**DATA PROVIDED:**

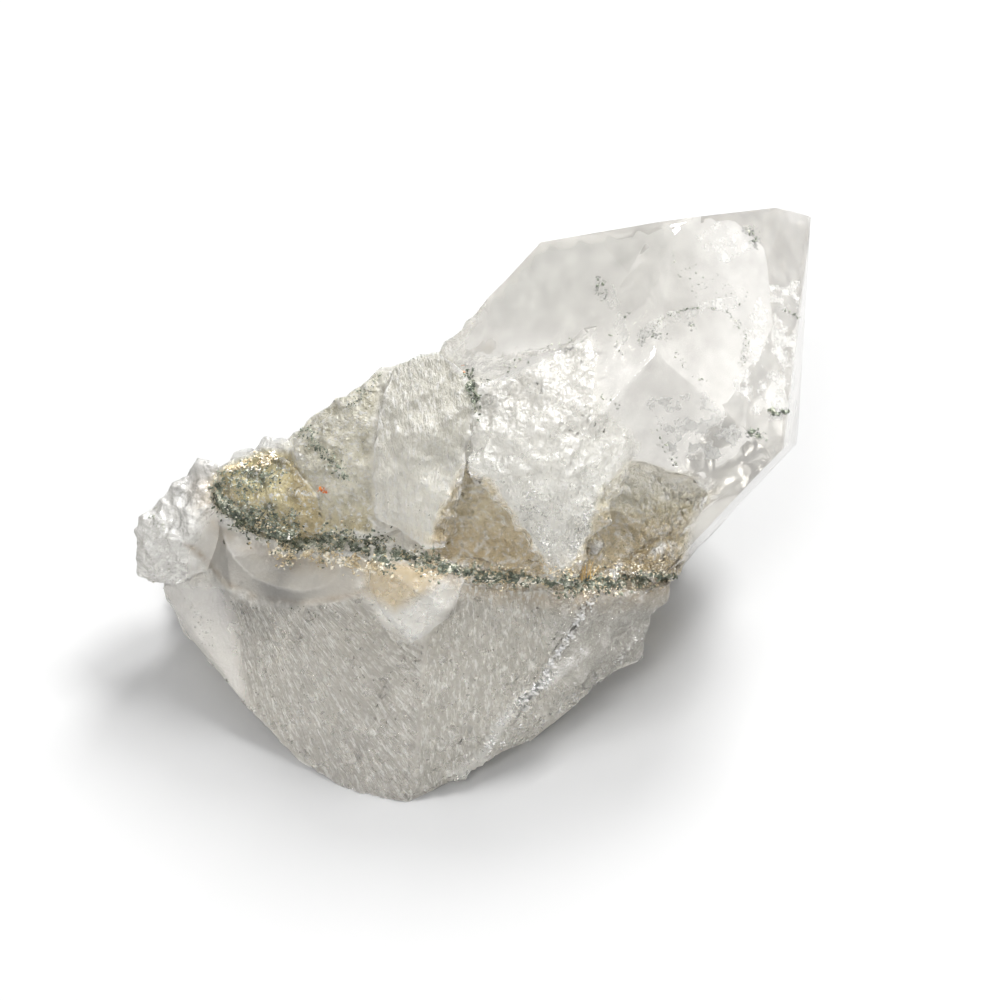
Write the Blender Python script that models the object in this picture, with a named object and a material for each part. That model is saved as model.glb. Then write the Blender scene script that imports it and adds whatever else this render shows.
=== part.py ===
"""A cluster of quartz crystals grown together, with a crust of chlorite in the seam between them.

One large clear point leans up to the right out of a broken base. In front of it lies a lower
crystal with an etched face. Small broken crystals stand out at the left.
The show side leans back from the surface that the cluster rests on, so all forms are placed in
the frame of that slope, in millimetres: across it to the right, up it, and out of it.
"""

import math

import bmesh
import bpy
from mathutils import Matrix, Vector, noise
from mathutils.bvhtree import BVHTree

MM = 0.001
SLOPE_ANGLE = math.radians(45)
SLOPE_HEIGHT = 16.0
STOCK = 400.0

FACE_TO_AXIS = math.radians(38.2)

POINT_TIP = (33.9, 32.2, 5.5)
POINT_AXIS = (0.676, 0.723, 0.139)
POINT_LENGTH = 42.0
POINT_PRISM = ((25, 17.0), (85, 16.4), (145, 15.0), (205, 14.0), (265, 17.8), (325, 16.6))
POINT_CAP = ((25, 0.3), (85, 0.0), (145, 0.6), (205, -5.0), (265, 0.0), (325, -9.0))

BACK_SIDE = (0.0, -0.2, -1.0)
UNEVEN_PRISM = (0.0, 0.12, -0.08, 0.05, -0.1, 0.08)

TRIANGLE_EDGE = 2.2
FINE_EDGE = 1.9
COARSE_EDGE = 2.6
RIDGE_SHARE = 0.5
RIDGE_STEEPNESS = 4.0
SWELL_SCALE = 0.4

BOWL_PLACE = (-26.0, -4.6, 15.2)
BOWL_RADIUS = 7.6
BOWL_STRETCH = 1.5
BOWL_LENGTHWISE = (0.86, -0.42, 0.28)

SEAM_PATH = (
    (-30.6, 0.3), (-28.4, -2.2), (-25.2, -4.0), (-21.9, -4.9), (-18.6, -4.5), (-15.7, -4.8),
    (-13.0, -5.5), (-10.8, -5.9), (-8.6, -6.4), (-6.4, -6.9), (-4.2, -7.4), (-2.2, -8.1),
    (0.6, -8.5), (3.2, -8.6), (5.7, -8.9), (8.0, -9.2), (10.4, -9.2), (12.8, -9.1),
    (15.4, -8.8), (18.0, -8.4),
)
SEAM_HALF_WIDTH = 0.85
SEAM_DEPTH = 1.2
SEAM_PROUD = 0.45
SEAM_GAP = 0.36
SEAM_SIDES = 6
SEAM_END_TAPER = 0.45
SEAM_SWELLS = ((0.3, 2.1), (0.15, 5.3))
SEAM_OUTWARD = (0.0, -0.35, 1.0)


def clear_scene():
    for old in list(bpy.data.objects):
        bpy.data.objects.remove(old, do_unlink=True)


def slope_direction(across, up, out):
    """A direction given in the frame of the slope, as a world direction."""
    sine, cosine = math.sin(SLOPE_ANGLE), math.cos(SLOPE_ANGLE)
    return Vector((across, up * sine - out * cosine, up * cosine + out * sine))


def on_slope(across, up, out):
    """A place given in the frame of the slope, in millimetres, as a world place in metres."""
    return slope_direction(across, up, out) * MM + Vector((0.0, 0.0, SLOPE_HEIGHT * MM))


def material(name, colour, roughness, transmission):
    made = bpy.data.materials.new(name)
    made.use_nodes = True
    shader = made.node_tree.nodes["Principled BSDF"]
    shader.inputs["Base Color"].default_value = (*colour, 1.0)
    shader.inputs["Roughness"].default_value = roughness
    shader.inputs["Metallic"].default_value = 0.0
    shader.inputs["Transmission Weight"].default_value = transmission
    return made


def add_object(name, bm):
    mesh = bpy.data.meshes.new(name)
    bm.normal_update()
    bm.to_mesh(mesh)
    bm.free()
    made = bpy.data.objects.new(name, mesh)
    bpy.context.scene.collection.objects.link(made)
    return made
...
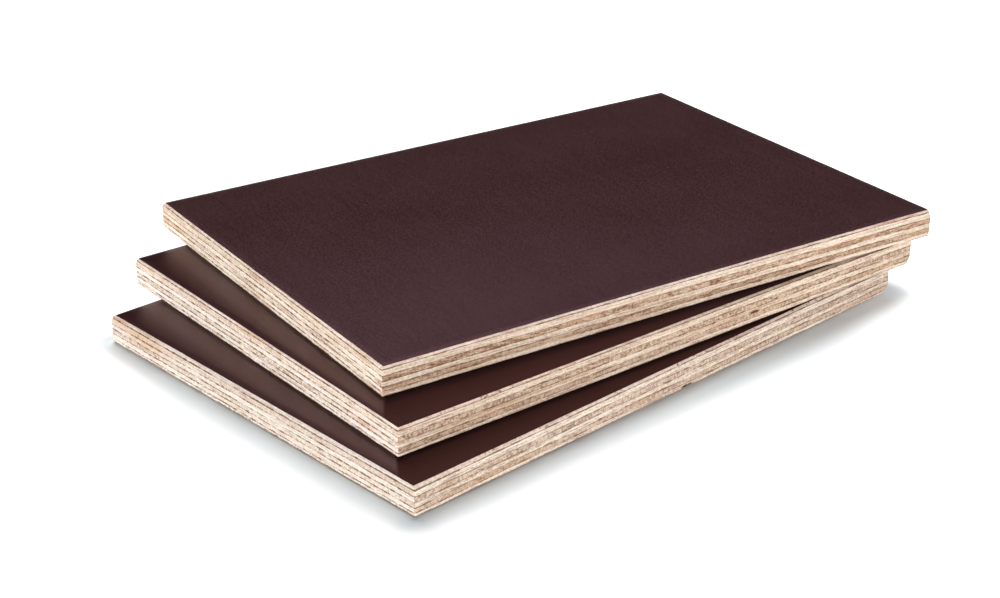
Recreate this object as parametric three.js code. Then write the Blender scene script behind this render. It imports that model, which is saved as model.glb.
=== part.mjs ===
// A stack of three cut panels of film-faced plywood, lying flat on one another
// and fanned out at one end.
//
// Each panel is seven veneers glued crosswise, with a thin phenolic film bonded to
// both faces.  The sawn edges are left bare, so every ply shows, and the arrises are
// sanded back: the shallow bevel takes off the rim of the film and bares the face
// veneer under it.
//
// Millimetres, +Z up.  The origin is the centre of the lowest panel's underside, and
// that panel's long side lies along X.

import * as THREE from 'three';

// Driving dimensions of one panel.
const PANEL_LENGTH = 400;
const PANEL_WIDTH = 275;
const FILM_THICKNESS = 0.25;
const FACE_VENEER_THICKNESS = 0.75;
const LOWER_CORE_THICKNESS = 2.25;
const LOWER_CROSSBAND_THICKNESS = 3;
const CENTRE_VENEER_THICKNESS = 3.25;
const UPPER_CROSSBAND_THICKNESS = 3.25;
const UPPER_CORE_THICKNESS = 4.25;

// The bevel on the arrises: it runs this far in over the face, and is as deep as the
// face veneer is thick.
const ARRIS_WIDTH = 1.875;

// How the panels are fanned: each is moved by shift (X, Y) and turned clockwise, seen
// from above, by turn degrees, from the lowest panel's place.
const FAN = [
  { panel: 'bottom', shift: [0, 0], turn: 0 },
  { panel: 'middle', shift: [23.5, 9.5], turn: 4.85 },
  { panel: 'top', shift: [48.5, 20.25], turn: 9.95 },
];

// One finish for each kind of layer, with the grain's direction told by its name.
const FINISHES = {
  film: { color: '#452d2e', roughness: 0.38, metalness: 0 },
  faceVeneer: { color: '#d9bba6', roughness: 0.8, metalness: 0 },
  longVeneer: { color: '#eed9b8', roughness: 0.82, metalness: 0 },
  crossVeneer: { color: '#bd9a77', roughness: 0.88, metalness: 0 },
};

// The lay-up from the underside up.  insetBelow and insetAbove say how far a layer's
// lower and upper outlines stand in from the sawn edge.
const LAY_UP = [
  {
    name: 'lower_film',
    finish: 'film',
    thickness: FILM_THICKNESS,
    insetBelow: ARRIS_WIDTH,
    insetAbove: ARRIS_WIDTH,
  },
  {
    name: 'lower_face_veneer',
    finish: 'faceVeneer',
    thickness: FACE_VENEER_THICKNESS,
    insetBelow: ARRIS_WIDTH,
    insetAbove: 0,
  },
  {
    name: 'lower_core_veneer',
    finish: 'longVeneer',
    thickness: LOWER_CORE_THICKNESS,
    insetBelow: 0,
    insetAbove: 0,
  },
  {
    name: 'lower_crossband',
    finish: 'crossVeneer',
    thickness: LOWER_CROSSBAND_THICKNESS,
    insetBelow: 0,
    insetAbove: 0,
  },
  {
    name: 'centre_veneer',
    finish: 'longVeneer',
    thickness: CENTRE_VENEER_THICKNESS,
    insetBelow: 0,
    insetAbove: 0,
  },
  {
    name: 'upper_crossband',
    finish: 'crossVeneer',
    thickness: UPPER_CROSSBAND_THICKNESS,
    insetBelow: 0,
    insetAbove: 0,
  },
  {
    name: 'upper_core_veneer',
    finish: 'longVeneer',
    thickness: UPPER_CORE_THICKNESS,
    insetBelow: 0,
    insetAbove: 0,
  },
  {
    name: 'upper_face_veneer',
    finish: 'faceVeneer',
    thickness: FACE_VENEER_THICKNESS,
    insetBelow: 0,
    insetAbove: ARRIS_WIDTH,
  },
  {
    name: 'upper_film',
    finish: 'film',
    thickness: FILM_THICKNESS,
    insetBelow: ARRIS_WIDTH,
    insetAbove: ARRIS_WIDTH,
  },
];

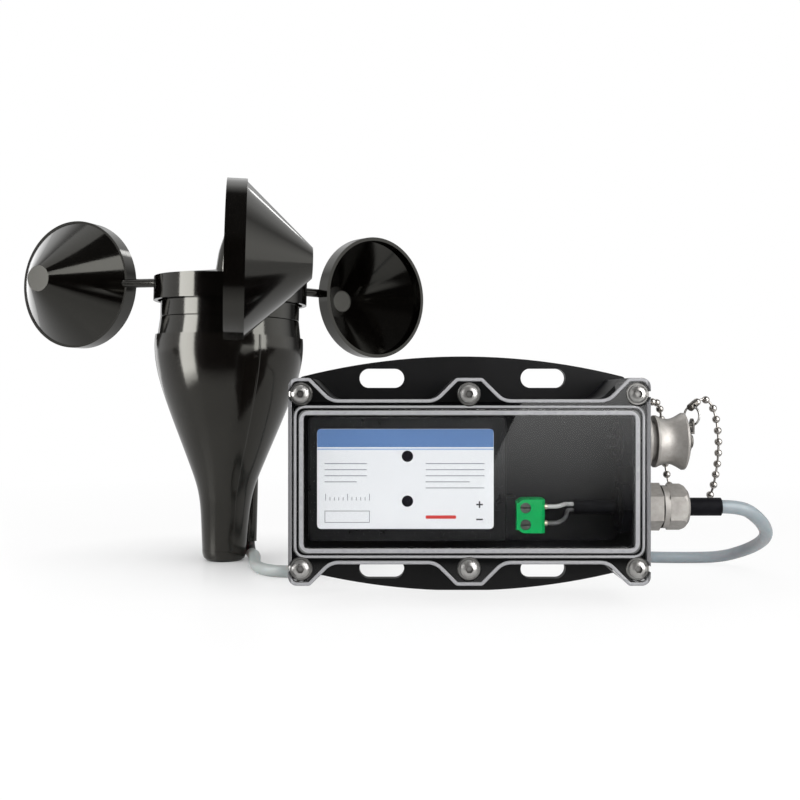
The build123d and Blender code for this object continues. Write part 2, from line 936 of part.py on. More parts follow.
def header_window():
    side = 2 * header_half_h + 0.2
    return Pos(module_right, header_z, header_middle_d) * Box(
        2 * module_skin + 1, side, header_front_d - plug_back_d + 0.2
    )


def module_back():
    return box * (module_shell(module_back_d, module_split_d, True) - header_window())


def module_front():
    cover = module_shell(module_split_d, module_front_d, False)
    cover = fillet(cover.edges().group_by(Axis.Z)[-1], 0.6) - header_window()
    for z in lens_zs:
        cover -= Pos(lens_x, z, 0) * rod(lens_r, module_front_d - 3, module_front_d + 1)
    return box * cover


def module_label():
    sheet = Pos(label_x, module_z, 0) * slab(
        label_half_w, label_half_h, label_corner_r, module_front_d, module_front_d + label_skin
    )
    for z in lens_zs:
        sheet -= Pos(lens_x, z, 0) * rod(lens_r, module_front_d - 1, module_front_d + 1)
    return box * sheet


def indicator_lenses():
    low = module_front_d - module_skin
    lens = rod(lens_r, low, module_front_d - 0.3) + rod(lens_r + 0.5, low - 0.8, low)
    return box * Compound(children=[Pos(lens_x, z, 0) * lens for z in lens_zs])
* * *
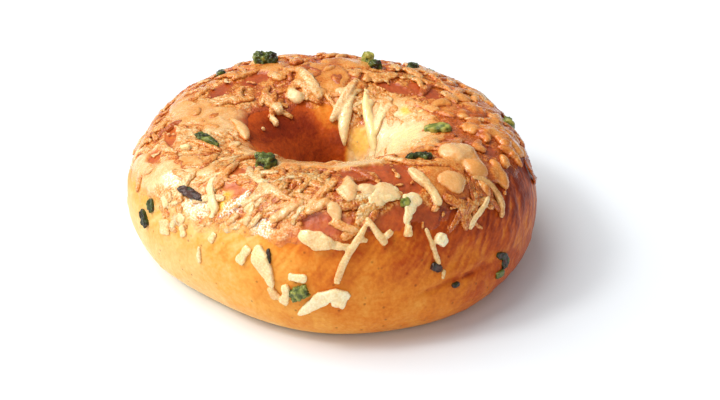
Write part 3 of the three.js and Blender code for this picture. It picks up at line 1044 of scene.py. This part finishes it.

**REQUIREMENT:**
Transcribe precisely the lines between the one that contains "The build123d and" and the one that contains "return box * (module_shell(module_back_d, module_split_d, True)", counting those two lines as part of the range.

**WRITTEN ANSWER:**
The build123d and Blender code for this object continues. Write part 2, from line 936 of part.py on. More parts follow.
def header_window():
    side = 2 * header_half_h + 0.2
    return Pos(module_right, header_z, header_middle_d) * Box(
        2 * module_skin + 1, side, header_front_d - plug_back_d + 0.2
    )


def module_back():
    return box * (module_shell(module_back_d, module_split_d, True) - header_window())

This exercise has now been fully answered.